Tampoco existe el reconocimiento hacia el trabajo que realizan (cuidando infancias, limpiando los espacios privados, reciclando los residuos de la ciudad, etc), de hecho, ni siquiera se cuestiona que sean ellas quienes siguen cumpliendo los roles del cuidado mal remunerados en una ciudad que las señala como su ícono.
A pesar de que los mecanismos nos restan agencia han operado de forma efectiva a lo largo de la historia. Las mujeres de esta ciudad nos hemos ido sacudiendo poco a poco las cadenas en busca de nuestra propia independencia y la de nuestras comunidades.
Por ello existen y re-existen en la ciudad figuras que en su diversidad abren grietas en las paredes blancas del patrimonio.
Compañeras que escandalizan a la ciudad cuando rayan con spray negro “Ni Una Menos” y resignifican para siempre el nombre de los puentes; compañeras que agitan sus ramas de eucalipto por el Centro Histórico en defensa de los ojos de agua que dan vida a las huertas en San Joaquín, Ricaurte, Baños; compañeras que caminan largas distancias desde Tarqui, Victoria del Portete y Cumbe para reclamar la soberanía de sus territorios frente a la Corte Provincial del Azuay; compañeras que miran de frente al poder policial para protestar contra el megaextractivismo de minería metálica en los páramos de Kimsakocha y Molleturo.
Compañeras que cargando a sus guaguas en la espalda, le pelean al Municipio el salario digno que merecen por su trabajo de recolección y reciclaje; compañeras que con la capucha sobre sus rostros y la mochila en sus espaldas alzan voces colectivas por la educación pública; compañeras que en Cabildo, desbaratan la política pública patriarcal.
Compañeras que se han convertido en referentes, son las que luchan por nuestras otras múltiples independencias.
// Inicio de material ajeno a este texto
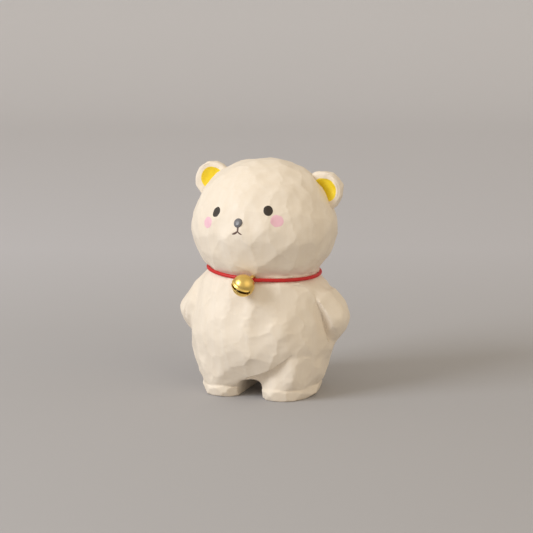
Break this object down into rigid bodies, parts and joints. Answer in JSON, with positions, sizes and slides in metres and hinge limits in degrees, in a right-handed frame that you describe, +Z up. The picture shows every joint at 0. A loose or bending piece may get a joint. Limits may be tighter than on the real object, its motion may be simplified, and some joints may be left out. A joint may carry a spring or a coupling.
{
  "type": "carved wooden bear figurine",
  "caption": "Hand-carved wooden bear with painted face, yellow ears and a small brass bell that hangs on a red neck cord.",
  "frame": {"origin": "on the ground under the middle of the figurine", "axes": "+Z up, the bear faces -Y, +X is the bear's left side"},
  "size_m": [0.0789, 0.0732, 0.1029],
  "materials": {
    "painted_wood": "matte cream stain over light wood, flat knife facets",
    "yellow_paint": "satin yellow paint",
    "eye_paint": "matt black-brown paint",
    "nose_paint": "glossy dark grey paint, domed",
    "mouth_paint": "matt brown paint line",
    "cheek_paint": "matt soft pink paint",
    "red_cord": "waxed twisted cord",
    "brass": "polished",
    "steel": "plain"
  },
  "bodies": {
    "figure": {"carved_body": "painted_wood", "left_ear": "painted_wood", "right_ear": "painted_wood", "left_ear_paint": "yellow_paint", "right_ear_paint": "yellow_paint", "left_eye": "eye_paint", "right_eye": "eye_paint", "nose": "nose_paint", "mouth": "mouth_paint", "left_cheek": "cheek_paint", "right_cheek": "cheek_paint"},
    "collar": {"neck_cord": "red_cord"},
    "bell": {"bell_shell": "brass", "bell_loop": "brass"},
    "pellet": {"bell_pellet": "steel"}
  },
  "joints": [
    {"name": "collar_turn", "type": "hinge", "parent": "figure", "child": "collar", "pos_m": [0, 0, 0.0541], "axis": [0.0523, 0, 0.9986], "range_deg": [-35, 35]},
    {"name": "bell_swing", "type": "hinge", "parent": "collar", "child": "bell", "pos_m": [0.00384, -0.02576, 0.0539], "axis": [-0.9877, -0.1478, 0.0518], "range_deg": [0, 26]},
    {"name": "pellet_rattle", "type": "slide", "parent": "bell", "child": "pellet", "axis": [0.2797, 0.9327, 0.2276], "range_m": [0, 0.0058]}
  ]
}
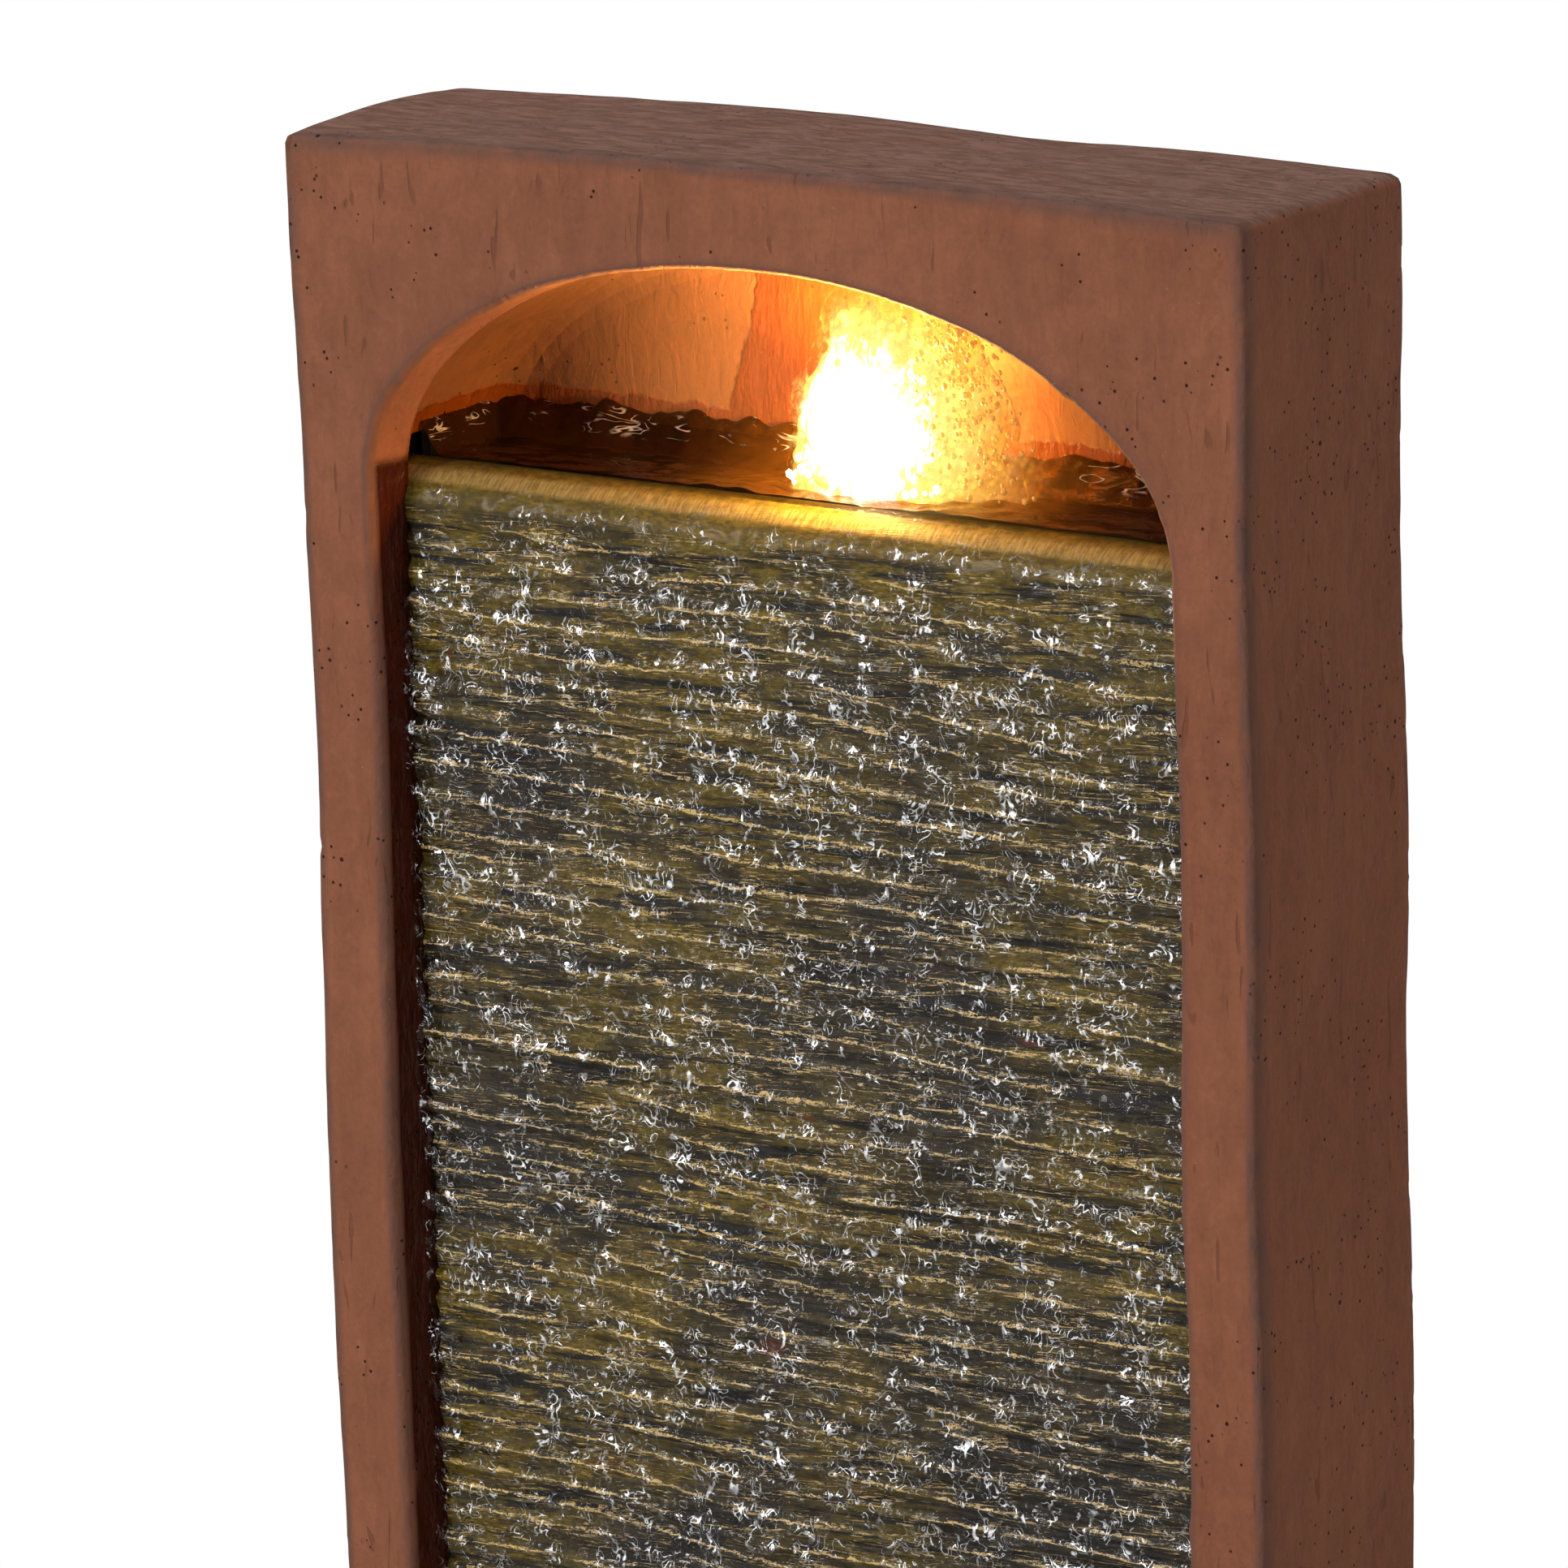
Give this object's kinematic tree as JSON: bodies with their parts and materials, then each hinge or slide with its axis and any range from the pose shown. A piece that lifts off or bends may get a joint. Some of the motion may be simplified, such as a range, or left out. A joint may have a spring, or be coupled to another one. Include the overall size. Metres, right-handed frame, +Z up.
{
  "type": "outdoor waterfall fountain",
  "caption": "Free-standing garden fountain: an arched cast frame with a lit spout over a layered cascade panel, a catch basin, a rear access door and a submersible pump.",
  "frame": {"origin": "on the ground, under the middle of the base, as the fountain stands on its feet", "axes": "+Z up, the arch and the cascade face -Y, +X is to the right as seen from the front"},
  "size_m": [0.46, 0.25, 1],
  "materials": {
    "cast_terracotta": "matte",
    "niche_cast": "matte",
    "cascade_slate": "satin",
    "trough_resin": "satin",
    "rubber": "matte",
    "stainless_steel": "satin",
    "black_plastic": "satin",
    "cover_plastic": "matte",
    "hose_vinyl": "satin",
    "lens_clear": "gloss",
    "light_board": "gloss",
    "shaft_ceramic": "gloss"
  },
  "bodies": {
    "root": {"base_basin": "cast_terracotta", "base_foot_1": "rubber", "base_foot_2": "rubber", "base_foot_3": "rubber", "base_foot_4": "rubber", "frame_shell": "cast_terracotta", "frame_bolt_1": "stainless_steel", "frame_bolt_2": "stainless_steel", "frame_bolt_3": "stainless_steel", "frame_bolt_4": "stainless_steel", "cascade_panel": "cascade_slate", "panel_clip_1": "stainless_steel", "panel_clip_2": "stainless_steel", "panel_clip_3": "stainless_steel", "panel_clip_4": "stainless_steel", "header_trough": "trough_resin", "trough_bracket_left": "stainless_steel", "trough_bracket_right": "stainless_steel", "niche_liner": "niche_cast", "inlet_fitting": "black_plastic", "inlet_gasket": "rubber", "inlet_nut": "black_plastic", "spout_nozzle": "stainless_steel", "light_housing": "stainless_steel", "light_board": "light_board", "light_lens": "lens_clear", "back_cover": "cover_plastic", "cover_screw_1": "stainless_steel", "cover_screw_2": "stainless_steel", "cover_screw_3": "stainless_steel", "cover_screw_4": "stainless_steel", "cable_grommet": "rubber", "hinge_fixed_leaf_1": "stainless_steel", "hinge_fixed_leaf_2": "stainless_steel", "hinge_pin_1": "stainless_steel", "hinge_pin_2": "stainless_steel", "magnet_catch": "black_plastic", "pump_body": "black_plastic", "impeller_shaft": "shaft_ceramic", "volute_plate": "black_plastic", "pump_strainer": "black_plastic", "pump_cup_1": "rubber", "pump_cup_2": "rubber", "pump_cup_3": "rubber", "pump_cup_4": "rubber", "riser_hose": "hose_vinyl", "hose_clamp_1": "stainless_steel", "hose_clamp_2": "stainless_steel", "hose_saddle_1": "black_plastic", "hose_saddle_2": "black_plastic"},
    "door": {"access_door": "cover_plastic", "hinge_door_leaf_1": "stainless_steel", "hinge_door_leaf_2": "stainless_steel", "door_knob": "black_plastic", "strike_plate": "stainless_steel"},
    "impeller_rotor": {"impeller": "black_plastic"},
    "dial": {"flow_dial": "black_plastic"},
    "drain": {"drain_plug": "rubber"}
  },
  "joints": [
    {"name": "door_hinge", "type": "hinge", "parent": "root", "child": "door", "pos_m": [-0.0905, 0.1133, 0.2453], "axis": [0, 0, 1], "range_deg": [0, 110]},
    {"name": "impeller_spin", "type": "hinge", "parent": "root", "child": "impeller_rotor", "pos_m": [-0.03, 0.0767, 0.0506], "axis": [1, 0, 0], "continuous": true},
    {"name": "flow_dial_turn", "type": "hinge", "parent": "root", "child": "dial", "pos_m": [-0.0568, 0.0767, 0.0506], "axis": [-1, 0, 0], "range_deg": [0, 90]},
    {"name": "drain_plug_pull", "type": "slide", "parent": "root", "child": "drain", "axis": [0, 1, 0], "range_m": [0, 0.02]}
  ]
}
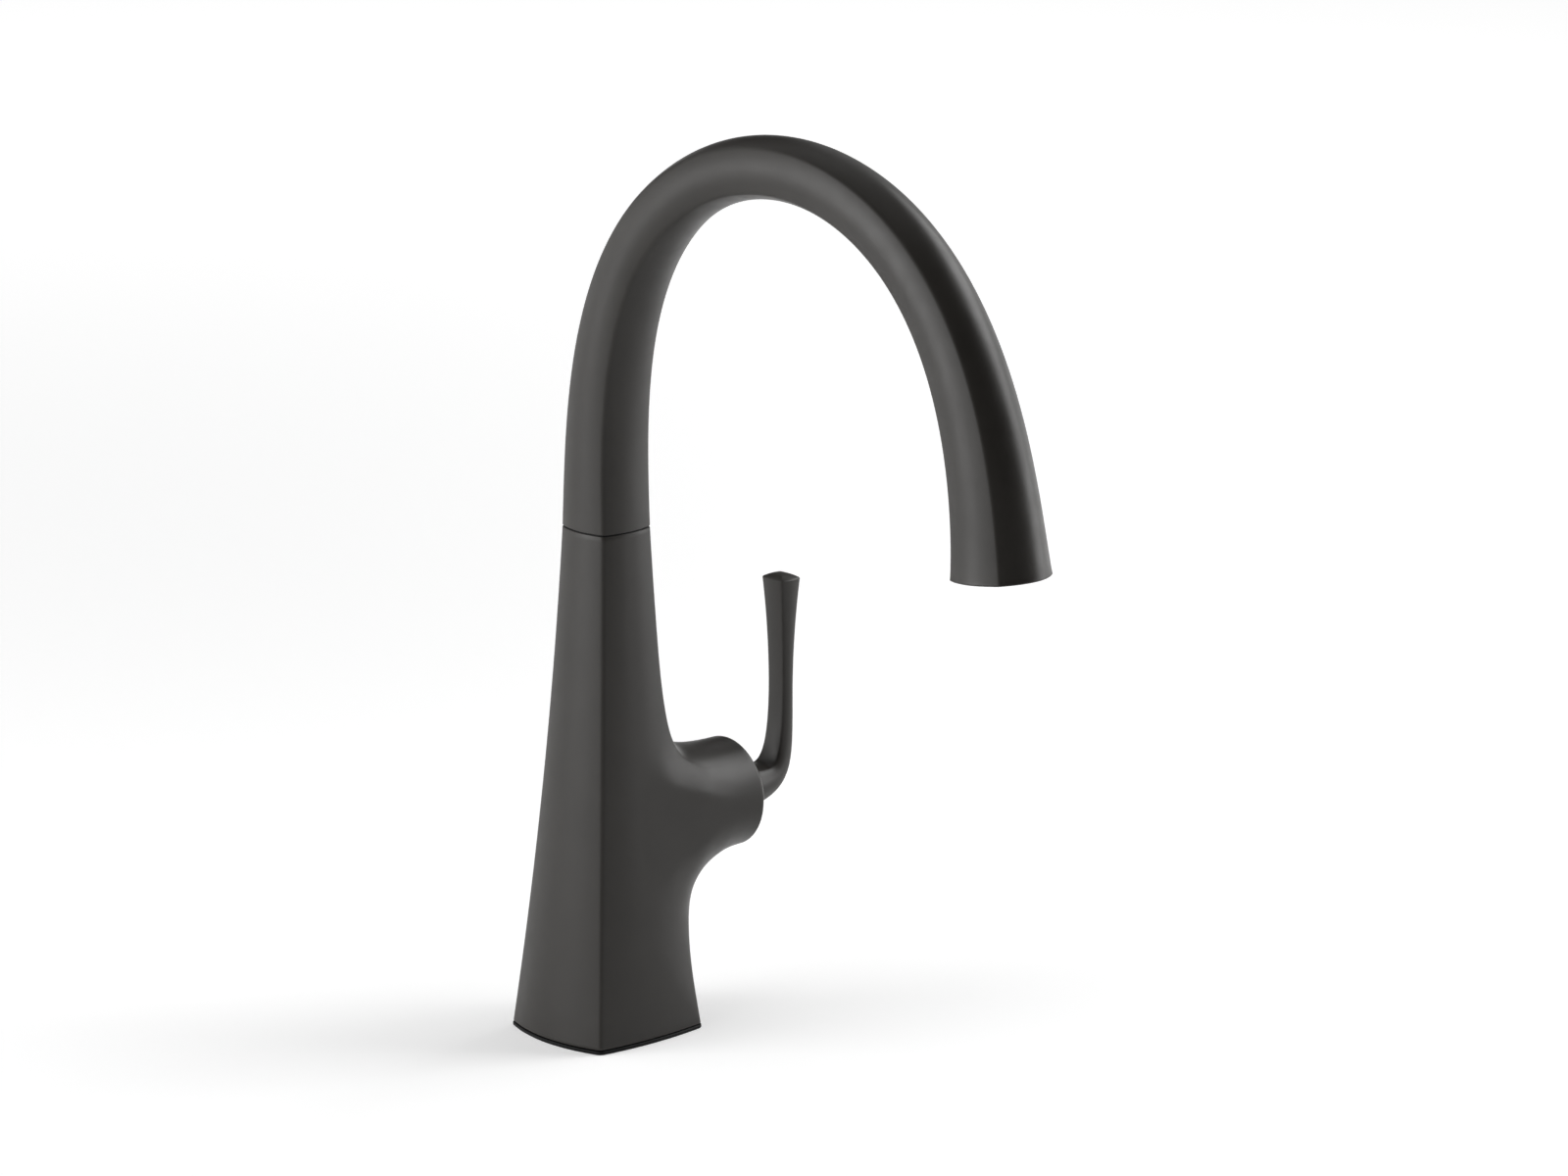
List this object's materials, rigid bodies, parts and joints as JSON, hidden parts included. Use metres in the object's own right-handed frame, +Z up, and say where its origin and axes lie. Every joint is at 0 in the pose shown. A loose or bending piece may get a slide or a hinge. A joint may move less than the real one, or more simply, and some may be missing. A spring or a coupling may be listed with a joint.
{
  "type": "faucet",
  "caption": "Deck-mounted gooseneck bar faucet: tapered square column, side valve boss with an upright lever, swivelling arched spout.",
  "frame": {"origin": "centre of the foot's underside, on the deck", "axes": "+Z up; -Y to the front, where the spout reaches; +X to the valve boss and the lever"},
  "size_m": [0.1281, 0.2639, 0.4486],
  "materials": {
    "black_coat": "matte black coat on metal",
    "black_trim": "matte moulded black",
    "rubber": "soft black rubber",
    "brass": "machined brass",
    "steel": "plain machined steel",
    "white_plastic": "moulded acetal",
    "grey_plastic": "moulded honeycomb",
    "ceramic": "lapped alumina disc"
  },
  "bodies": {
    "root": {"column_shell": "black_coat", "base_ring": "black_trim", "base_gasket": "rubber", "glide_ring": "black_trim", "valve_body": "brass", "hot_inlet_tail": "brass", "cold_inlet_tail": "brass", "cartridge_base": "white_plastic", "cartridge_seals": "rubber", "fixed_disc": "ceramic", "cartridge_housing": "white_plastic", "bonnet_nut": "brass", "mounting_shank": "brass", "rubber_washer": "rubber", "steel_washer": "steel", "mounting_nut": "brass", "clamp_screws": "steel", "spout_post": "brass", "spout_o_rings": "rubber"},
    "spout": {"spout_tube": "black_coat", "spout_hub": "white_plastic", "spout_screw": "steel", "aerator_seal": "rubber", "aerator_housing": "black_coat", "aerator_insert": "grey_plastic"},
    "rotor": {"cartridge_rotor": "white_plastic", "pivot_pin": "steel"},
    "disc": {"disc_carrier": "white_plastic", "moving_disc": "ceramic"},
    "lever": {"cartridge_stem": "brass", "handle_dome": "black_coat", "lever": "black_coat", "handle_screw": "steel", "handle_screw_plug": "black_trim"}
  },
  "joints": [
    {"name": "spout_swivel", "type": "hinge", "parent": "root", "child": "spout", "pos_m": [0, 0, 0.2016], "axis": [0, 0, 1], "continuous": true},
    {"name": "temperature", "type": "hinge", "parent": "root", "child": "rotor", "pos_m": [0.057, 0, 0.0835], "axis": [1, 0, 0], "range_deg": [-45, 45]},
    {"name": "flow", "type": "hinge", "parent": "rotor", "child": "lever", "pos_m": [0.057, 0, 0.0835], "axis": [0, 1, 0], "range_deg": [0, 22]},
    {"name": "disc_slide", "type": "slide", "parent": "rotor", "child": "disc", "axis": [0, 0, 1], "range_m": [0, 0.003]}
  ],
  "couplings": [
    {"joint": "disc_slide", "follows": "flow", "m_per_rad": 0.007805}
  ]
}
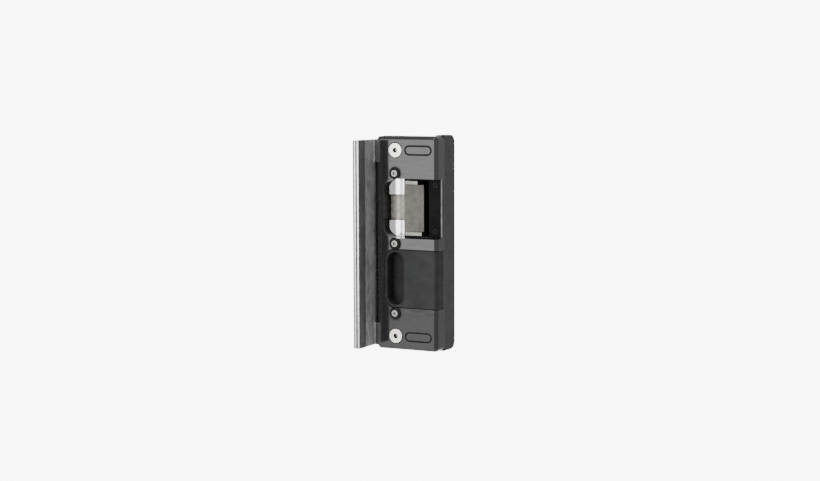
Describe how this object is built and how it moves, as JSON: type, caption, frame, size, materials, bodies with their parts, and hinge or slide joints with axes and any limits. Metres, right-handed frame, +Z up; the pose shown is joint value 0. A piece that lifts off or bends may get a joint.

La imagen de la beatífica mujer, y de la reina de flores, ya no pueden frenar la potencia de las abuelas de sal, que ayer como hoy, marcan un camino contra la necropolítica colonial y patriarcal de nuestra ciudad, que subordina, resta y violenta nuestras vidas y nombres. Por ello, si hay algo que celebrar, son las mujeres nacidas en la ciudad de los cuatro ríos para hacer correr en ella el agua de nuevos tiempos.